Rows from a 3D modeling dataset:
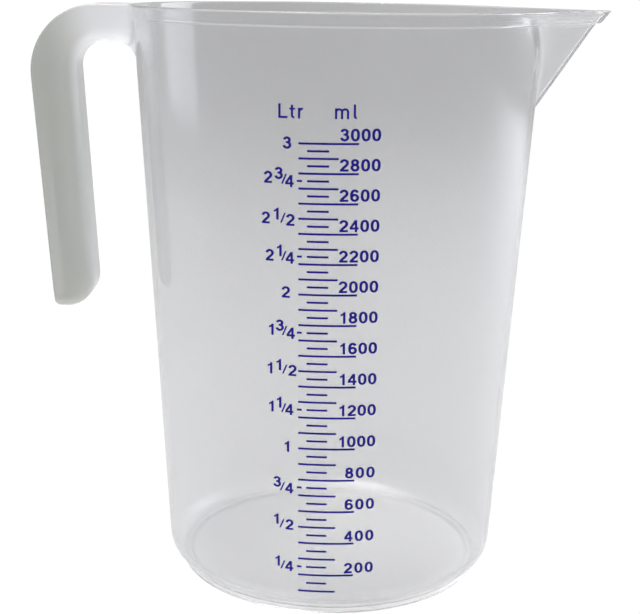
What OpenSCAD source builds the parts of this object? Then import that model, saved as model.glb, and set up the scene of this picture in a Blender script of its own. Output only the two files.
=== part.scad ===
// Three litre measuring jug, moulded in one shot from milky polypropylene,
// with an open-ended hook handle, a V-shaped pouring lip and a printed scale.
// Z is up, the vessel's axis is the Z axis and the table is z = 0.
// The pouring lip points to +X, the handle to -X and the scale faces -Y.

/* [Vessel] */
// Height from the table to the top of the rim
body_h = 234; // [225:1:245]
// Outer radius of the wall's cone, carried down to the table
base_r = 68.9; // [66:0.1:72]
// Outer radius of the wall's cone at the rim
top_r = 82.1; // [80:0.1:85]
// Thickness of the wall and of the floor
wall_t = 2; // [1.6:0.1:2.6]
// Outer radius of the bend between the wall and the floor
bend_r = 10.5; // [9:0.5:13]
// Height of the foot ring, which lifts the floor off the table
foot_h = 1.8; // [1.5:0.1:2.5]
// Outer radius of the foot ring
foot_r = 64; // [62:0.5:65]
// Width of the foot ring's flat face
foot_w = 3.2; // [2.5:0.1:4.5]

/* [Rim band] */
// Height of the thicker band round the mouth
rim_h = 5; // [4:0.5:7]
// How far the band stands out from the wall
rim_out = 1.2; // [0.8:0.1:2]

/* [Pouring lip] */
// How far below the top of the rim the lip leaves the wall
lip_drop = 40.7; // [36:0.5:44]
// Slope of the lip's keel away from the vertical, in degrees
lip_tilt = 33.5; // [30:0.5:36]
// Half of the V's opening angle, seen from above, in degrees
lip_half = 45; // [43:1:47]
// Radius of the keel
lip_r = 3.5; // [3:0.1:4.5]
// Reach of the rim band's tip from the vessel's axis
lip_reach = 109.5; // [108:0.5:112]

/* [Handle] */
// Gap for the fingers between the wall and the handle
grip_gap = 24; // [22:0.5:27]
// Depth of the grip where the arm bends down into it
grip_d = 17.9; // [16:0.1:20]
// How much the grip narrows towards its end
grip_taper = 1.2; // [0.5:0.1:2]
// Width of the handle, across the hand
grip_w = 24; // [22:0.5:26]
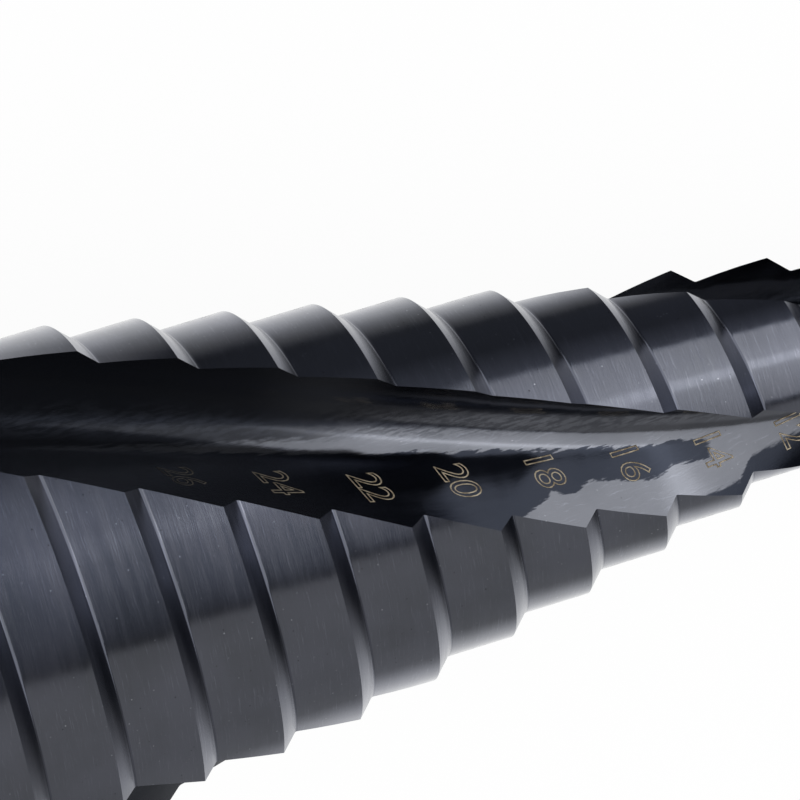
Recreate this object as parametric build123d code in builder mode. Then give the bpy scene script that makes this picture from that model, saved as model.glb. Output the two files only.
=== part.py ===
from build123d import *
import math
import os

# A 15-step drill for sheet metal, with three spiral flutes, ground from one bar of high speed steel.
# Lengths are in millimetres and angles in degrees.

# Steps, counted from the widest one, next to the shank, to the pilot at the tip.
widest_step = 32.0
pilot_step = 4.0
step_growth = 2.0
step_length = 5.0
shoulder_angle = 45.0
point_angle = 118.0
rear_chamfer = 1.2

# Flutes: the helix angle is the same all the way, so the edges are spirals that tighten to the tip.
flute_count = 3
helix_angle = 21.2
flute_opening_at_base = 42.5
flute_opening_at_tip = 58.0
rake_angle = 16.0
floor_tilt = 7.0
trough_radius_share = 0.25
flute_turn_per_section = 10.0
section_run_out = 0.4

# Relief: behind its cutting edge, each land falls away a little, inwards and towards the shank.
radial_relief = 0.23
axial_relief = 0.77
root_fillet = 0.25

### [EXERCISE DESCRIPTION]
Reproduce the full listing word for word.

### [EXERCISE OUTPUT]
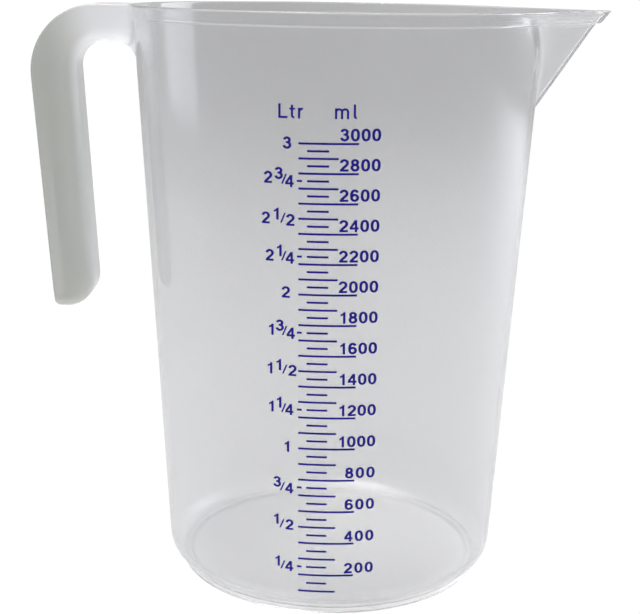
What OpenSCAD source builds the parts of this object? Then import that model, saved as model.glb, and set up the scene of this picture in a Blender script of its own. Output only the two files.
=== part.scad ===
// Three litre measuring jug, moulded in one shot from milky polypropylene,
// with an open-ended hook handle, a V-shaped pouring lip and a printed scale.
// Z is up, the vessel's axis is the Z axis and the table is z = 0.
// The pouring lip points to +X, the handle to -X and the scale faces -Y.

/* [Vessel] */
// Height from the table to the top of the rim
body_h = 234; // [225:1:245]
// Outer radius of the wall's cone, carried down to the table
base_r = 68.9; // [66:0.1:72]
// Outer radius of the wall's cone at the rim
top_r = 82.1; // [80:0.1:85]
// Thickness of the wall and of the floor
wall_t = 2; // [1.6:0.1:2.6]
// Outer radius of the bend between the wall and the floor
bend_r = 10.5; // [9:0.5:13]
// Height of the foot ring, which lifts the floor off the table
foot_h = 1.8; // [1.5:0.1:2.5]
// Outer radius of the foot ring
foot_r = 64; // [62:0.5:65]
// Width of the foot ring's flat face
foot_w = 3.2; // [2.5:0.1:4.5]

/* [Rim band] */
// Height of the thicker band round the mouth
rim_h = 5; // [4:0.5:7]
// How far the band stands out from the wall
rim_out = 1.2; // [0.8:0.1:2]

/* [Pouring lip] */
// How far below the top of the rim the lip leaves the wall
lip_drop = 40.7; // [36:0.5:44]
// Slope of the lip's keel away from the vertical, in degrees
lip_tilt = 33.5; // [30:0.5:36]
// Half of the V's opening angle, seen from above, in degrees
lip_half = 45; // [43:1:47]
// Radius of the keel
lip_r = 3.5; // [3:0.1:4.5]
// Reach of the rim band's tip from the vessel's axis
lip_reach = 109.5; // [108:0.5:112]

/* [Handle] */
// Gap for the fingers between the wall and the handle
grip_gap = 24; // [22:0.5:27]
// Depth of the grip where the arm bends down into it
grip_d = 17.9; // [16:0.1:20]
// How much the grip narrows towards its end
grip_taper = 1.2; // [0.5:0.1:2]
// Width of the handle, across the hand
grip_w = 24; // [22:0.5:26]
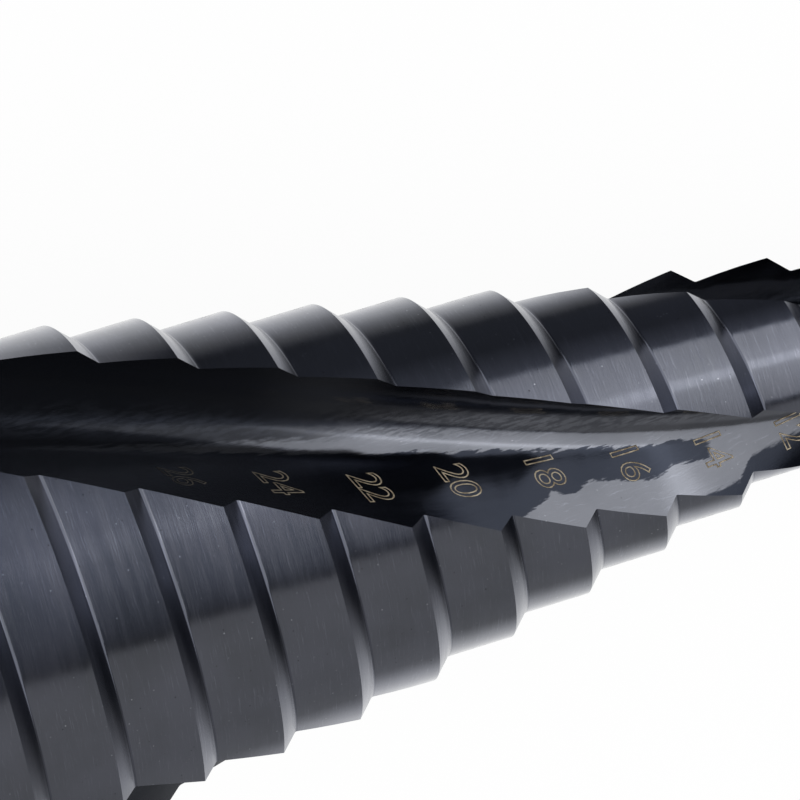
Recreate this object as parametric build123d code in builder mode. Then give the bpy scene script that makes this picture from that model, saved as model.glb. Output the two files only.
=== part.py ===
from build123d import *
import math
import os

# A 15-step drill for sheet metal, with three spiral flutes, ground from one bar of high speed steel.
# Lengths are in millimetres and angles in degrees.

# Steps, counted from the widest one, next to the shank, to the pilot at the tip.
widest_step = 32.0
pilot_step = 4.0
step_growth = 2.0
step_length = 5.0
shoulder_angle = 45.0
point_angle = 118.0
rear_chamfer = 1.2

# Flutes: the helix angle is the same all the way, so the edges are spirals that tighten to the tip.
flute_count = 3
helix_angle = 21.2
flute_opening_at_base = 42.5
flute_opening_at_tip = 58.0
rake_angle = 16.0
floor_tilt = 7.0
trough_radius_share = 0.25
flute_turn_per_section = 10.0
section_run_out = 0.4

# Relief: behind its cutting edge, each land falls away a little, inwards and towards the shank.
radial_relief = 0.23
axial_relief = 0.77
root_fillet = 0.25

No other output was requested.